Definition of "boning"
boning
noun
plural bonings
Quotations
The fertilization of a field with bone meal.
Quotations
The long-continued good result of the bonings of the Cheshire farmers, effects which are said to be perceivable during the continuance of a lease, demonstrates that at least one known fertilizer is useful not merely for a season; and, moreover, as the enlightened Cheshire landlords have been long wont even to aid their tenantry in the requisite outlay for the bones, this further seems to prove that the land is not finally rendered less valuable by the more bountiful, and consequently more exhausting crops of grass that it is thus enabled to produce.
1858, The Farmer's Magazine, page 364
The soil, which was often only a few inches deep, and had hitherto been incapable of bearing crops was transformed by chalking, boning, by the planting of turnips, which, when eaten off by sheep, returned a rich manure to the ground, and by the use of oil cake for sheep feeding which enriched the land still further.
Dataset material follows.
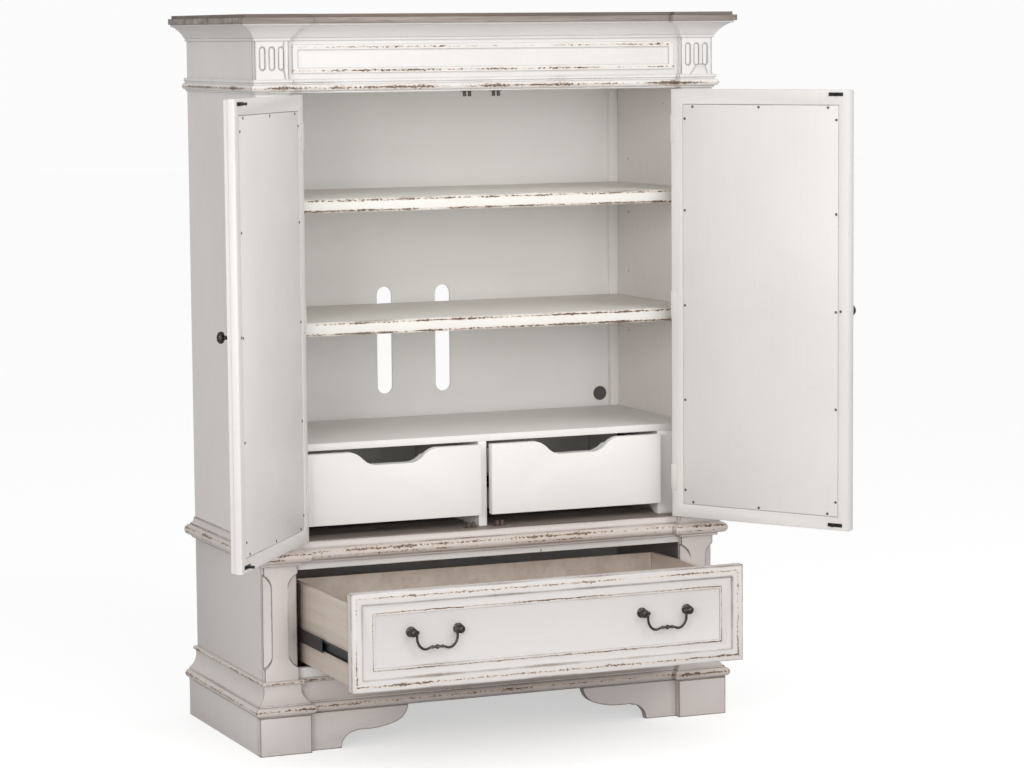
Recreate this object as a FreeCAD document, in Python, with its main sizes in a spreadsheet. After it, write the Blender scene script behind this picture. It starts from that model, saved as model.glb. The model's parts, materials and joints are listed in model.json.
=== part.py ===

2013, Joan Thirsk, English Peasant Farming, page 257
Placement of a curse by pointing with a bone, practiced by Australian aborigines; an act of pointing the bone.
Quotations
The practice of 'boning' was particularly discouraged. Mrs Duncan Kemp remembered that on one occasion the white stockmen on her father's station had tied up an Aboriginal man and soundly beaten him after he had ignored repeated warnings about his 'boning' activities.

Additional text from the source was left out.